Little-known among most travellers, except in expeditionary circles, Arctic Norway — specifically the archipelago of Svalbard — sits higher north than Siberia or Alaska, providing some of the most spectacular scenery on the globe. Like Antarctica, the region requires ships with ice-strengthened hulls and has a very short visitor season. Most tours depart from the Norwegian cities of Tromso or Longyearbyen (though some expeditions embark in Iceland or Greenland) and generally weave among the islands of the Svalbard archipelago, including the largest, Spitsbergen. With a few exceptions, they generally make landfall at all of the same noteworthy spots.
Could there be a more inhospitable spot on Earth than Antarctica? Unless you’re a penguin, orca or seal, probably not. But what could make a place more desirable to the traveler looking for the under-visited than that? There is no native population in Antarctica or within 500 miles of its coasts, yet the sea abounds with life.
Nature has granted animals an adaptation that prevents them from freezing to death. For many, survival is possible through a thick, insulating layer of blubber. Meanwhile, fish thrive thanks to naturally produced “antifreeze” in their blood. Fortunately for those creatures who consider fish the tasty next-lower rung on the food chain, this antifreeze is protein-based, not derived from toxic hydrocarbons.

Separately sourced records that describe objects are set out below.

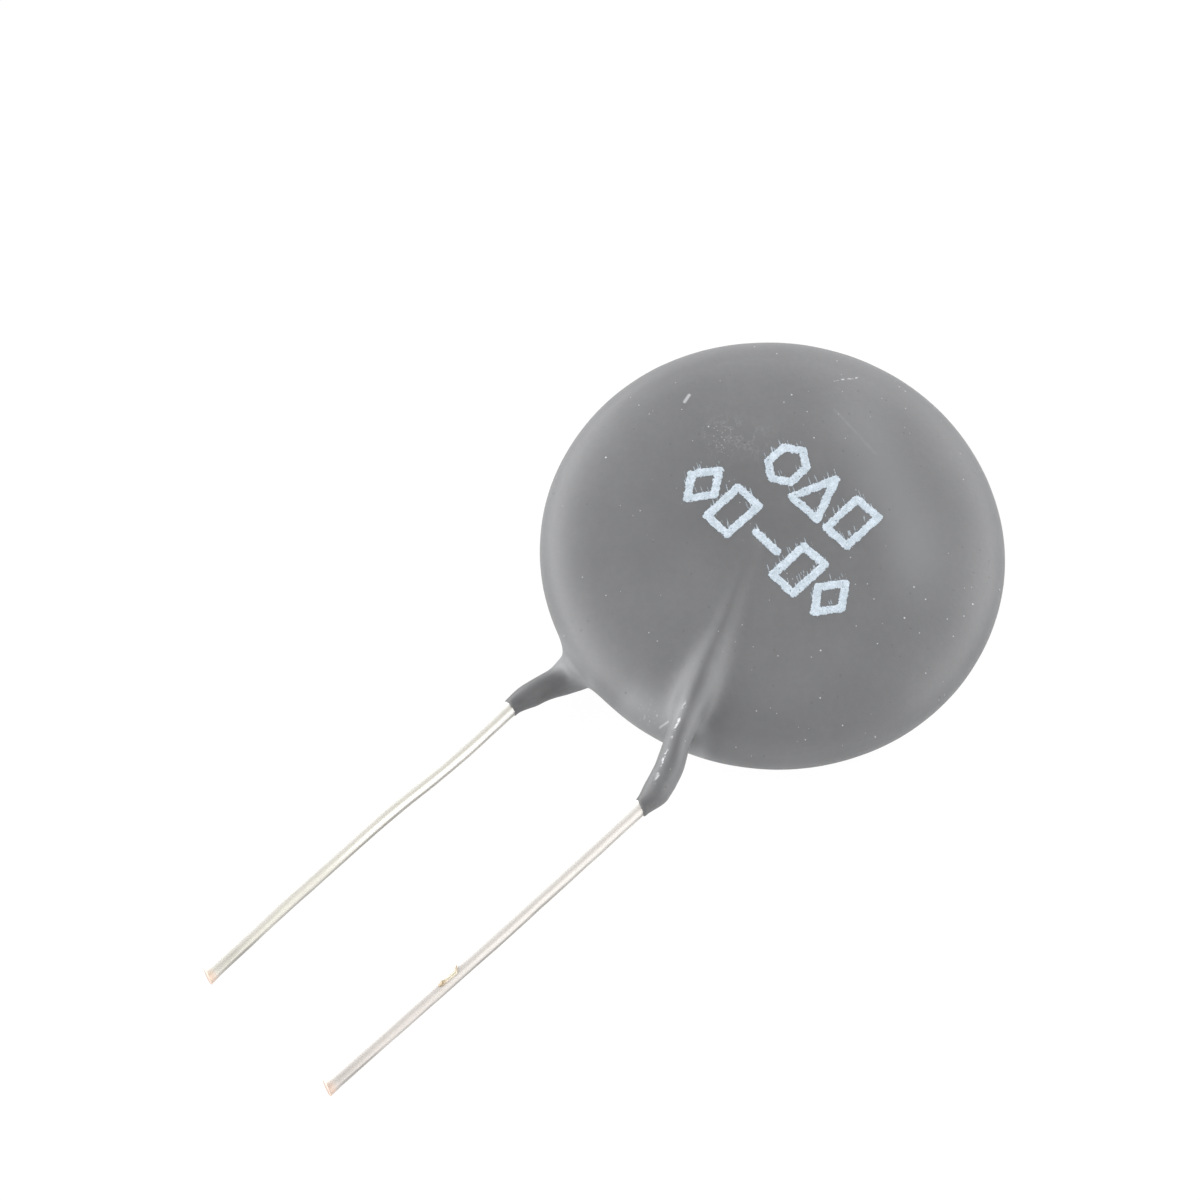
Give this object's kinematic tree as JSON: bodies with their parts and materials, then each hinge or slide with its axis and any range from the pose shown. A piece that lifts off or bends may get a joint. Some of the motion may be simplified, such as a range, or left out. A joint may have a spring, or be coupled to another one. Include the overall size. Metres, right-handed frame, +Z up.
{
  "type": "ntc thermistor",
  "caption": "Resin-coated disc with parallel wire leads for a circuit board; its resistance falls as it warms, which limits the surge at switch-on.",
  "frame": {"origin": "middle of the part's footprint, on the surface that it lies on", "axes": "+Z up; -Y along the leads, away from the disc; +X to the side that the lead over the upper face leans to"},
  "size_m": [0.028, 0.057, 0.007],
  "materials": {
    "coating": "satin grey resin",
    "ceramic": "sintered, matt",
    "silver": "fired silver, matt",
    "solder": "bright solder",
    "lead_wire": "tinned copper",
    "marking_ink": "pale blue ink"
  },
  "bodies": {
    "root": {"coating": "coating", "ceramic_disc": "ceramic", "front_electrode": "silver", "back_electrode": "silver", "front_solder": "solder", "back_solder": "solder", "front_lead": "lead_wire", "back_lead": "lead_wire"}
  },
  "joints": []
}
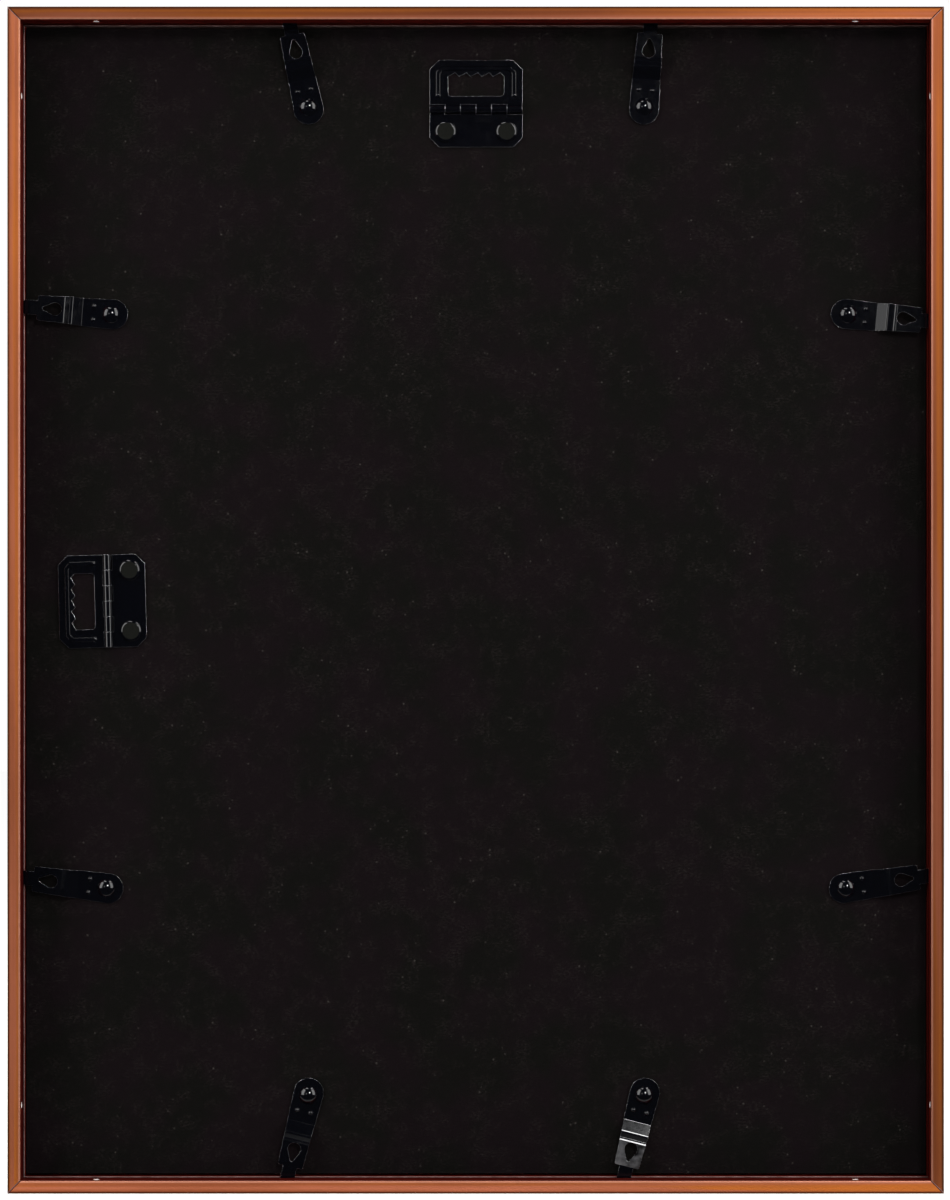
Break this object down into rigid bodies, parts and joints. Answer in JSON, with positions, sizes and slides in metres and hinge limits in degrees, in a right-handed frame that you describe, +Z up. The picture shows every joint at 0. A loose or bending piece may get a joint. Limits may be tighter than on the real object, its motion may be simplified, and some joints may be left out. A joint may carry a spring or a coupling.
{
  "type": "picture frame",
  "caption": "Portrait metal picture frame seen from behind: mitred hollow rails, glazed sheet stack, turn clips over the backing board, and hinged hangers with toothed slots.",
  "frame": {"origin": "centre of the frame's box: half way across, half way up and half way through", "axes": "+Z up as the frame hangs upright, -Y the way the picture looks, +Y towards the wall; left and right in the names are as seen from the front"},
  "size_m": [0.288, 0.0206, 0.365],
  "materials": {
    "copper_aluminium": "brushed, anodised copper",
    "key_steel": "zinc plated",
    "glazing": "clear, polished",
    "mat_card": "matte, off-white",
    "print_paper": "matte, blank",
    "black_board": "matte black faced fibreboard",
    "black_spring_steel": "gloss black",
    "black_steel": "gloss black",
    "black_rivet": "satin black",
    "pin_steel": "blackened"
  },
  "bodies": {
    "frame": {"rail_bottom": "copper_aluminium", "rail_top": "copper_aluminium", "rail_left": "copper_aluminium", "rail_right": "copper_aluminium", "corner_key_top_left": "key_steel", "corner_key_top_right": "key_steel", "corner_key_bottom_left": "key_steel", "corner_key_bottom_right": "key_steel", "glazing_sheet": "glazing", "window_mat": "mat_card", "print_sheet": "print_paper", "backing_board": "black_board", "clip_rivet_top_left": "black_rivet", "clip_rivet_top_right": "black_rivet", "clip_rivet_bottom_left": "black_rivet", "clip_rivet_bottom_right": "black_rivet", "clip_rivet_left_upper": "black_rivet", "clip_rivet_left_lower": "black_rivet", "clip_rivet_right_upper": "black_rivet", "clip_rivet_right_lower": "black_rivet", "hanger_base_upper": "black_steel", "hanger_pin_upper": "pin_steel", "hanger_rivets_upper": "black_rivet", "hanger_base_side": "black_steel", "hanger_pin_side": "pin_steel", "hanger_rivets_side": "black_rivet"},
    "clip_top_left": {"clip_top_left": "black_spring_steel"},
    "clip_top_right": {"clip_top_right": "black_spring_steel"},
    "clip_bottom_left": {"clip_bottom_left": "black_spring_steel"},
    "clip_bottom_right": {"clip_bottom_right": "black_spring_steel"},
    "clip_left_upper": {"clip_left_upper": "black_spring_steel"},
    "clip_left_lower": {"clip_left_lower": "black_spring_steel"},
    "clip_right_upper": {"clip_right_upper": "black_spring_steel"},
    "clip_right_lower": {"clip_right_lower": "black_spring_steel"},
    "loop_upper": {"hanger_loop_upper": "black_steel"},
    "loop_side": {"hanger_loop_side": "black_steel"}
  },
  "joints": [
    {"name": "turn_top_left", "type": "hinge", "parent": "frame", "child": "clip_top_left", "pos_m": [-0.0522, -0.00215, 0.1535], "axis": [0, 1, 0], "continuous": true},
    {"name": "turn_top_right", "type": "hinge", "parent": "frame", "child": "clip_top_right", "pos_m": [0.0522, -0.00215, 0.1535], "axis": [0, 1, 0], "continuous": true},
    {"name": "turn_bottom_left", "type": "hinge", "parent": "frame", "child": "clip_bottom_left", "pos_m": [-0.0522, -0.00215, -0.1535], "axis": [0, 1, 0], "continuous": true},
    {"name": "turn_bottom_right", "type": "hinge", "parent": "frame", "child": "clip_bottom_right", "pos_m": [0.0522, -0.00215, -0.1535], "axis": [0, 1, 0], "continuous": true},
    {"name": "turn_left_upper", "type": "hinge", "parent": "frame", "child": "clip_left_upper", "pos_m": [-0.11565, -0.00215, 0.0891], "axis": [0, 1, 0], "continuous": true},
    {"name": "turn_left_lower", "type": "hinge", "parent": "frame", "child": "clip_left_lower", "pos_m": [-0.115, -0.00215, -0.0891], "axis": [0, 1, 0], "continuous": true},
    {"name": "turn_right_upper", "type": "hinge", "parent": "frame", "child": "clip_right_upper", "pos_m": [0.11356, -0.00215, 0.0891], "axis": [0, 1, 0], "continuous": true},
    {"name": "turn_right_lower", "type": "hinge", "parent": "frame", "child": "clip_right_lower", "pos_m": [0.115, -0.00215, -0.0891], "axis": [0, 1, 0], "continuous": true},
    {"name": "fold_upper", "type": "hinge", "parent": "frame", "child": "loop_upper", "pos_m": [0, -0.00075, 0.1527], "axis": [-1, 0, 0], "range_deg": [0, 175]},
    {"name": "fold_side", "type": "hinge", "parent": "frame", "child": "loop_side", "pos_m": [0.1143, -0.00075, 0], "axis": [0.0262, 0, 0.9997], "range_deg": [0, 175]}
  ]
}
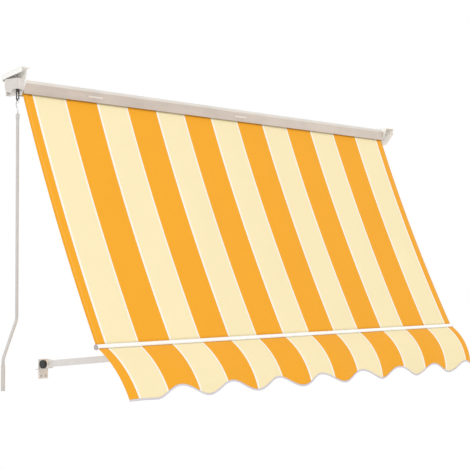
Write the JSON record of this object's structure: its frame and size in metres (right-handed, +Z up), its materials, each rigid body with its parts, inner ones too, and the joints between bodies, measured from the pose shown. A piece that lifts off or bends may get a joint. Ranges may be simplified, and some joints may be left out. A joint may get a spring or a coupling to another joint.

While there are voyages in the Brazilian Amazon, Peru is more popular and accessible. Travellers fly into Lima before connecting with flights into the jungle-locked city of Iquitos. (The only way in or out is by airplane or boat; there are no roads connecting Iquitos with the rest of Peru.) Ships embark in Iquitos or the newer port just upriver in Nauta.
Famed evolutionary scientist Charles Darwin was a naturalist aboard survey ship H.M.S. Beagle, was fascinated by the variation of similar species evolving in nearby, but physically isolated, islands. In the 20th century, Thor Heyerdahl reportedly uncovered shards of pottery in the Galapagos that, to him, suggested a match with shards from South American Indian archeological sites, leading him to the theory that the islands of the South Pacific were populated by ocean-crossing migrants from South America.
There is so much interest in the Galapagos, in fact, that the government of Ecuador, which administers the islands, has designated 97 percent of them a protected national park, with tourism strictly controlled.